1. Because reversal is warranted under plain error review as well as de novo review, we need not consider whether Seesing properly objected to any findings in the PIR.
2. We note that the district court miscalculated the base offense level for Group I. If Seesing is found on remand to have distributed between three and ten kilograms of methamphetamine, the base offense level would be 34, not 32 as used by the district court. Sentencing Guideline § 2D1.1(c)(3).

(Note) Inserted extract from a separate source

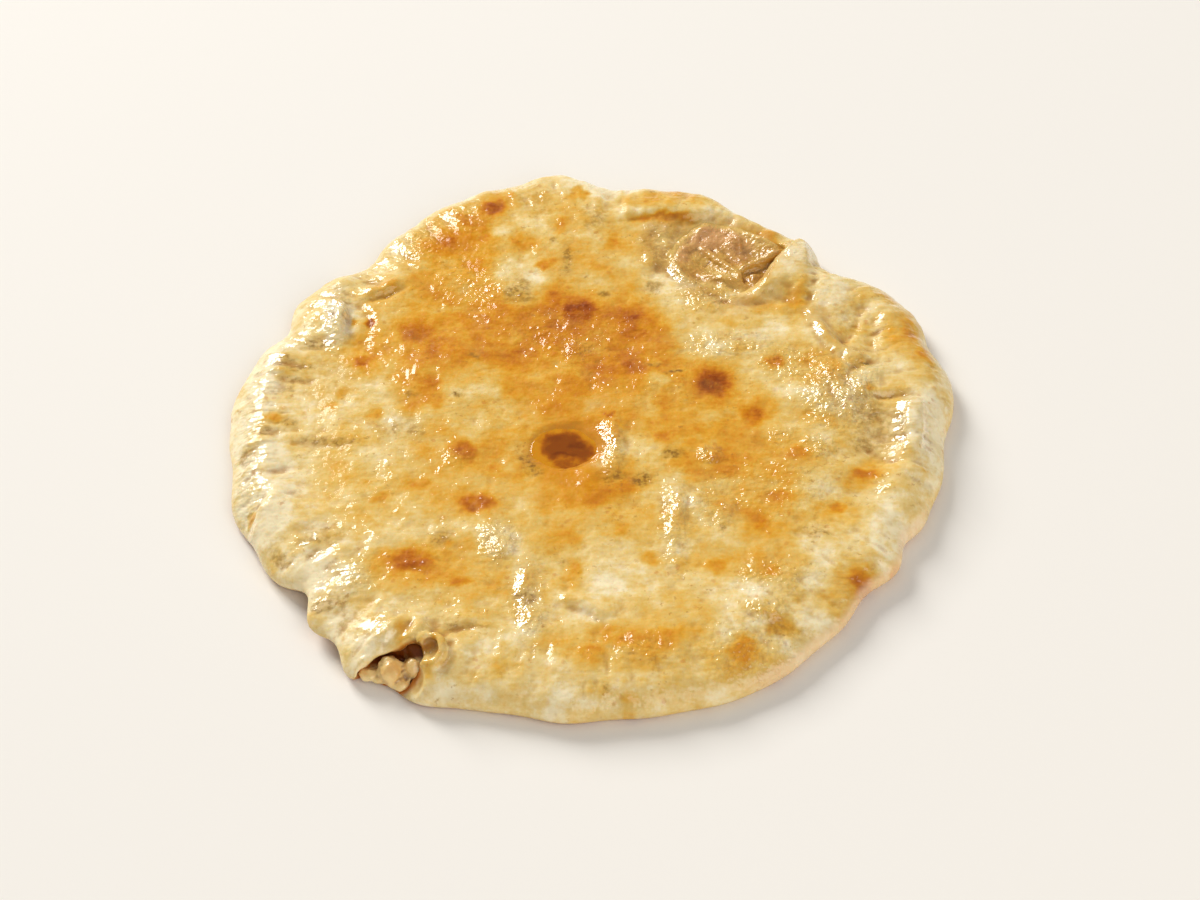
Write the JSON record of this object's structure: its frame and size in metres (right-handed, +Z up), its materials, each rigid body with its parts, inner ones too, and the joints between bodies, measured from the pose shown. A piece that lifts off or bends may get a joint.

3. Though Seesing was technically represented by counsel when his letter was filed, we proceed as though he was pro se. On May 23, 1998, Seesing wrote his lawyer, stating: “You are fired, terminated, no longer needed by myself.” Seesing also refused contact with his attorney and returned his attorney's correspondence unopened. The government conceded that as of May 23, 1998, Seesing's attorney ceased to act as counsel for the defendant.
4. If Seesing chooses on remand to withdraw his motion, his time to file shall run from entry of judgment in the district court, all time since the entry of judgment having been tolled.